In practice, the workflow needs four layers.
A useful case engine should ask whether events occurred in a sequence that makes operational sense. Did the same identity authenticate unusually, access a host, trigger suspicious process activity, and then touch another system within a relevant time window? That is different from simply observing that several alerts share a hostname.
AI can help here, but only if its role is precise. AI should correlate signals across time and entities to identify likely chains of activity that a rule-by-rule system misses. It should not invent meaning where the data does not support it.
Correlation alone still produces uncertainty. A good automated case needs a validation layer. In high-confidence environments, deception-based validation is structurally different from probabilistic scoring because it asks a concrete question: did something interact with a deceptive asset, credential, or service that no legitimate user should touch?
That matters because it changes the quality of the output. If a correlated sequence also includes a deception interaction, the case is no longer just plausible. It is validated by behavior that should not occur in normal operations. That is how you move toward zero false positives - not by claiming a model is accurate, but by anchoring detection to interactions that legitimate activity does not trigger.
Once activity is correlated and validated, the system should create a case with a clear structure. At minimum, that means a timeline, affected users and assets, the triggering evidence, confidence rationale, and recommended next investigative steps. The point is not to replace the analyst. The point is to remove the work of reconstructing what the machine already knows.
This is where many teams underinvest. They enrich alerts with threat intel, geolocation, and asset tags, but they do not produce a readable case narrative. Analysts still spend their first ten minutes deciding whether the signals belong together.
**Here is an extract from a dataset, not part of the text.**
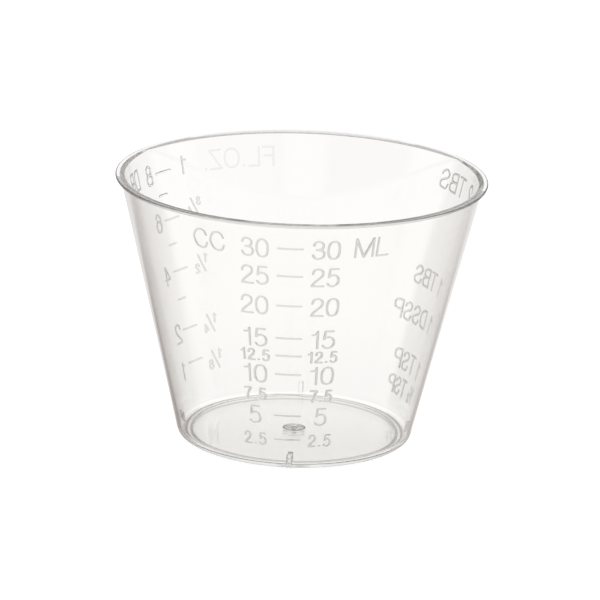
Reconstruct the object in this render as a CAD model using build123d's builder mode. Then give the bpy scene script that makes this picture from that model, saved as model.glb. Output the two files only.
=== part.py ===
from build123d import *
from math import cos, degrees, pi, radians, sin
import os

# Thirty millilitre medicine cup, injection moulded in one piece from clear polypropylene.
# All sizes are in millimetres. The cup stands on its foot ring, its axis is Z, and the
# millilitre scale faces -Y. Azimuths are degrees about Z, counted from -Y towards +X.

# Outside of the wall, up to where the lip stands out from it
wall_top_diameter = 45.1
base_diameter = 29.5
cup_height = 33.5

# Wall, measured straight across. It thins towards the base.
wall_at_rim = 0.62
wall_at_base = 0.5

# Lip around the mouth
lip_projection = 0.6
lip_thickness = 0.4
lip_edge_chamfer = 0.12
lip_root_chamfer = 0.12

# Base, raised off the table inside a foot ring
floor_thickness = 0.45
foot_recess = 0.12
foot_ring_width = 1.55
foot_step_width = 0.15
foot_corner_radius = 1.0
floor_corner_radius = 0.7

# Gate well in the middle of the base, and the stub that the gate leaves in it
gate_well_diameter = 2.9
gate_well_depth = 0.25
gate_stub_diameter = 0.6
gate_stub_clearance = 0.09

# Upright ribs inside the base that keep a nested cup from jamming
rib_count = 4
rib_width = 0.7
rib_depth = 0.47
rib_top = 2.1

# Raised lines of the two scales, with sloping sides that leave the mould freely
line_width = 0.28
line_crest_width = 0.14
line_height = 0.11
line_length = 3.3
short_line_length = 1.95
metric_marks_ml = (2.5, 5, 7.5, 10, 12.5, 15, 20, 25, 30)
metric_azimuth = 0
dram_ml = 3.6967
long_marks_dram = (1, 2, 4, 6, 8)
short_marks_dram = (3, 5, 7)
apothecary_azimuth = 238.5

# What follows from the sizes above
wall_top_radius = wall_top_diameter / 2
rim_radius = wall_top_radius + lip_projection
base_radius = base_diameter / 2
foot_inner_radius = base_radius - foot_ring_width
gate_radius = gate_well_diameter / 2
lip_underside = cup_height - lip_thickness
floor_top = foot_recess + floor_thickness
well_roof = foot_recess + gate_well_depth
outer_slope = (wall_top_radius - base_radius) / lip_underside
inner_slope = outer_slope - (wall_at_rim - wall_at_base) / lip_underside


def outer_radius(height):
    return base_radius + outer_slope * height


def inner_radius(height):
    return base_radius - wall_at_base + inner_slope * height


def filled_height(millilitres):
    # Level that a volume reaches inside the cone, so each line stands where it measures
    floor_radius = inner_radius(floor_top)
    cubic_mm = millilitres * 1000
    surface_radius = (floor_radius**3 + 3 * inner_slope * cubic_mm / pi) ** (1 / 3)
    return floor_top + (surface_radius - floor_radius) / inner_slope


def lines_for(azimuth, amounts, unit_ml, start):
    # Azimuth, level and start of each line, for the amounts that the cup can hold
    highest_line = lip_underside - lip_root_chamfer - line_width
    levels = [filled_height(amount * unit_ml) for amount in amounts]
    return [(azimuth, level, start) for level in levels if level < highest_line]


def radial_plane(azimuth):
    # Upright plane through the axis: its x runs outwards and its y runs up
    turn = radians(azimuth)
    return Plane(
        origin=(0, 0, 0),
        x_dir=(sin(turn), -cos(turn), 0),
        z_dir=(-cos(turn), -sin(turn), 0),
    )


def facing_plane(azimuth):
    # Upright plane at the axis that faces outwards: its x runs around and its y runs up
    turn = radians(azimuth)
    return Plane(
        origin=(0, 0, 0),
        x_dir=(cos(turn), sin(turn), 0),
        z_dir=(sin(turn), -cos(turn), 0),
    )


# Ribs: round-topped blades, of which only a thin layer on the inside of the wall is kept
with BuildPart() as rib_blades:
    for blade in range(rib_count):
        with BuildSketch(facing_plane(blade * 360 / rib_count)):
            straight_height = rib_top - rib_width / 2
            with Locations((0, straight_height / 2)):
                Rectangle(rib_width, straight_height)
            with Locations((0, straight_height)):
                Circle(rib_width / 2)
        extrude(amount=rim_radius)

with BuildPart() as ribs:
    with BuildSketch(Plane.XZ):
        with BuildLine():
            Polyline(
                (inner_radius(foot_recess) - rib_depth, foot_recess),
                (inner_radius(foot_recess) + wall_at_base / 2, foot_recess),
                (inner_radius(rib_top) + wall_at_base / 2, rib_top),
                (inner_radius(rib_top) - rib_depth, rib_top),
                close=True,
            )
        make_face()
    revolve(axis=Axis.Z)
    add(rib_blades.part, mode=Mode.INTERSECT)

# Scale lines: low ridges that follow the wall, each at the level that it measures
line_root = wall_at_base / 2
line_start = -line_length / 2
line_end = line_length / 2
short_start = line_end - short_line_length
scale_lines = lines_for(metric_azimuth, metric_marks_ml, unit_ml=1, start=line_start)
scale_lines += lines_for(apothecary_azimuth, long_marks_dram, dram_ml, line_start)
scale_lines += lines_for(apothecary_azimuth, short_marks_dram, dram_ml, short_start)

with BuildPart() as raised_lines:
    for azimuth, level, start in scale_lines:
        wall_radius = outer_radius(level)
        start_azimuth = azimuth + degrees(start / wall_radius)
        with BuildSketch(radial_plane(start_azimuth)):
            with BuildLine():
                low = level - line_width / 2
                high = level + line_width / 2
                crest = outer_radius(level) + line_height
                Polyline(
                    (outer_radius(low) - line_root, low),
                    (outer_radius(low), low),
                    (crest, level - line_crest_width / 2),
                    (crest, level + line_crest_width / 2),
                    (outer_radius(high), high),
                    (outer_radius(high) - line_root, high),
                    close=True,
                )
            make_face()
        revolve(axis=Axis.Z, revolution_arc=degrees((line_end - start) / wall_radius))

# The cup itself: half of its section, revolved about its axis
with BuildPart() as cup:
    with BuildSketch(Plane.XZ) as section:
        with BuildLine():
            TangentArc((0, well_roof), (gate_radius, foot_recess), tangent=(1, 0))
            Polyline(
                (gate_radius, foot_recess),
                (foot_inner_radius - foot_step_width, foot_recess),
                (foot_inner_radius, 0),
                (base_radius, 0),
                (wall_top_radius, lip_underside),
                (rim_radius, lip_underside),
                (rim_radius, cup_height),
                (inner_radius(cup_height), cup_height),
                (inner_radius(floor_top), floor_top),
                (gate_radius, floor_top),
            )
            TangentArc(
                (0, floor_top + gate_well_depth), (gate_radius, floor_top), tangent=(1, 0)
            )
            Line((0, floor_top + gate_well_depth), (0, well_roof))
        make_face()
        rounded_corners = (
            (base_radius, 0, foot_corner_radius),
            (inner_radius(floor_top), floor_top, floor_corner_radius),
        )
        for across, up, radius in rounded_corners:
            fillet(section.vertices().sort_by_distance((across, up))[0], radius)
        broken_corners = (
            (wall_top_radius, lip_underside, lip_root_chamfer),
            (rim_radius, lip_underside, lip_edge_chamfer),
            (rim_radius, cup_height, lip_edge_chamfer),
            (inner_radius(cup_height), cup_height, lip_edge_chamfer),
        )
        for across, up, length in broken_corners:
            chamfer(section.vertices().sort_by_distance((across, up))[0], length)
    revolve(axis=Axis.Z)
    with Locations((0, 0, gate_stub_clearance)):
        Cylinder(
            gate_stub_diameter / 2,
            well_roof + floor_thickness / 2 - gate_stub_clearance,
            align=(Align.CENTER, Align.CENTER, Align.MIN),
        )
    add(ribs.part)
    add(raised_lines.part)

cup.part.label = "cup"
os.makedirs("parts", exist_ok=True)
export_step(cup.part, "parts/cup.step")
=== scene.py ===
import math

import bpy
import numpy as np
from mathutils import Matrix, Vector
from mathutils.geometry import delaunay_2d_cdt


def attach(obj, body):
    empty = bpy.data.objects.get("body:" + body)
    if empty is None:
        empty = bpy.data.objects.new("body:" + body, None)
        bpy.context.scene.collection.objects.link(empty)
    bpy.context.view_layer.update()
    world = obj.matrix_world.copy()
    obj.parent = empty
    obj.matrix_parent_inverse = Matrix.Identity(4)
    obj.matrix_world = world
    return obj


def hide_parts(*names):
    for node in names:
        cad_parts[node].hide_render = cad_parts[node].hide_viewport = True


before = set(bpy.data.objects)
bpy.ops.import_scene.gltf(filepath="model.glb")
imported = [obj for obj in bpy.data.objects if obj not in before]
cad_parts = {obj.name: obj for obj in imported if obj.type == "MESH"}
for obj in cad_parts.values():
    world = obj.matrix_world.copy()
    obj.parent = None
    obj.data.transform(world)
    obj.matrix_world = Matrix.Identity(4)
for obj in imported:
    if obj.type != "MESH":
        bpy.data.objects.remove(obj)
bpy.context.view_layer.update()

# Clear polypropylene
# The whole cup is one shot of clear polypropylene from a polished mould. The signs, parts of the
# lip and of the front rib, the steps of the foot and the gate come from duller parts of the mould,
# and there the plastic also has a darker grey colour that is painted shade.


def srgb(code):
    """A hex colour as the linear RGBA that a shader socket takes."""
    parts = [int(code[i : i + 2], 16) / 255 for i in (0, 2, 4)]
    linear = [c / 12.92 if c <= 0.04045 else ((c + 0.055) / 1.055) ** 2.4 for c in parts]
    return (*linear, 1.0)


def add_node(tree, kind, *in_order, **named):
    """A new node. Names in small letters are its settings and names with a capital its sockets.
    A socket takes a number, a colour, another socket, or a node for that node's first output."""
    node = tree.nodes.new("ShaderNode" + kind)
    for name, value in named.items():
        if name.islower():
            setattr(node, name, value)
    wanted = list(zip([socket for socket in node.inputs if socket.enabled], in_order))
    wanted += [(node.inputs[n.replace("_", " ")], value) for n, value in named.items() if not n.islower()]
    for socket, value in wanted:
        if isinstance(value, bpy.types.Node):
            value = next(output for output in value.outputs if output.enabled)
        if isinstance(value, bpy.types.NodeSocket):
            tree.links.new(value, socket)
        else:
            socket.default_value = value
    return node


def polypropylene(finish, colour, roughness):
    """The plastic in one finish, in a colour that is darker for the duller finishes as painted shade.
    Light on its way to the table passes it nearly whole, which keeps the cup's shadow as pale as a
    thin clear wall's."""
    material = bpy.data.materials.new(finish + " polypropylene")
    material.use_nodes = True
    tree = material.node_tree
    tree.nodes.clear()
    plastic = add_node(
        tree,
        "BsdfPrincipled",
        Base_Color=srgb(colour),
        Roughness=roughness,
        IOR=1.49,
        Transmission_Weight=1.0,
    )
    see_through = add_node(tree, "BsdfTransparent", srgb("f4f3f1"))
    path = add_node(tree, "LightPath")
    surface = add_node(tree, "MixShader", path.outputs["Is Shadow Ray"], plastic, see_through)
    add_node(tree, "OutputMaterial", surface)
    return material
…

Good automation should settle that before the case hits the queue.
More context is not always better. If every formed case contains twenty pages of telemetry, the analyst still has to triage manually. Effective automation is selective. It includes evidence that explains the detection path and excludes surrounding data that does not change the decision.
Consider a mid-sized defense contractor with 12,000 endpoints and an established SIEM. At 2 AM, a tier 1 analyst receives a privileged account alert tied to unusual authentication behavior. In a conventional workflow, the analyst pivots through login records, endpoint activity, and host relationships, trying to determine whether the event is misconfiguration, administrative work, or lateral movement. Fifteen to twenty minutes pass before a meaningful judgment is possible.
In an automated case formation workflow, the analyst sees something different. The system has already grouped the authentication anomaly with related endpoint execution, mapped the sequence over time, identified the affected systems, and marked that the same identity interacted with a deceptive credential path that no administrator should access. The analyst is not starting from an alert. The analyst is starting from a formed case with validated intent.
That does not remove judgment. It changes where judgment is applied. Instead of asking, "Is this even real?" the analyst asks, "What is the containment boundary and what do we do next?"
If you want to automate case formation effectively, the good news is that you do not need to rip out your SIEM or rebuild your pipelines. But you do need enough data quality and coverage to support correlation. Endpoint, identity, and core authentication telemetry are usually non-negotiable. If timestamps are inconsistent or entity mapping is weak, automation quality will drop fast.
You also need to define what a case is inside your operation. That sounds obvious, but many teams have never formalized it. Is a case any grouped set of alerts? A validated intrusion candidate? An escalation package for tier 2? If the SOC does not agree on that definition, automation will mirror the confusion.
There is also a trade-off between breadth and confidence. If you try to form cases from every weak signal, you will generate volume with better formatting. If you set the threshold too high, you may miss early-stage activity that deserves review. The right balance depends on staffing, telemetry maturity, and whether your validation layer can prove intent rather than infer it.
The most common mistake is treating SOAR playbooks as the whole answer. Playbooks are useful for response actions and enrichment steps, but they typically assume the case already exists. They do not solve the earlier problem of proving that several events belong to one attacker workflow.
Another mistake is overreliance on severity scores. Severity is often inherited from the source tool, not derived from the combined evidence. A high-severity alert with no corroboration may be less urgent than a medium-severity sequence with behavioral validation.
Teams also get into trouble when they optimize for dashboard volume reduction rather than decision quality. Fewer alerts look good in reporting. Fewer analyst-ready, evidence-backed cases are what improve outcomes.
Security-mature organizations usually see the biggest return in environments where the stack is already generating plenty of data and too little certainty. That includes government, critical infrastructure, finance, healthcare, and large enterprise SOCs with 1,000 or more endpoints. In those environments, the issue is rarely visibility alone. It is the inability to convert visibility into decisions at the speed operations require.
This is also why the architecture matters. Platforms such as CyberTrap Engage sit above existing SIEM infrastructure and use temporal AI correlation to connect related activity, deception-based validation to confirm attacker behavior, and automated case formation to present analyst-ready output. That is not a cosmetic layer over alerts. It addresses the structural gap between detection and response.
If you are evaluating how to automate case formation, judge the approach by the output, not the feature list. Ask whether the system produces cases that a tired analyst on a night shift can trust within seconds. Ask whether it explains why events belong together. Ask whether confidence comes from evidence or from scoring language.
The best SOC automation does not make the analyst disappear. It makes uncertainty disappear first.
When a case arrives already formed, validated, and readable, the SOC stops spending its best people on assembly work and starts using them for decisions that matter.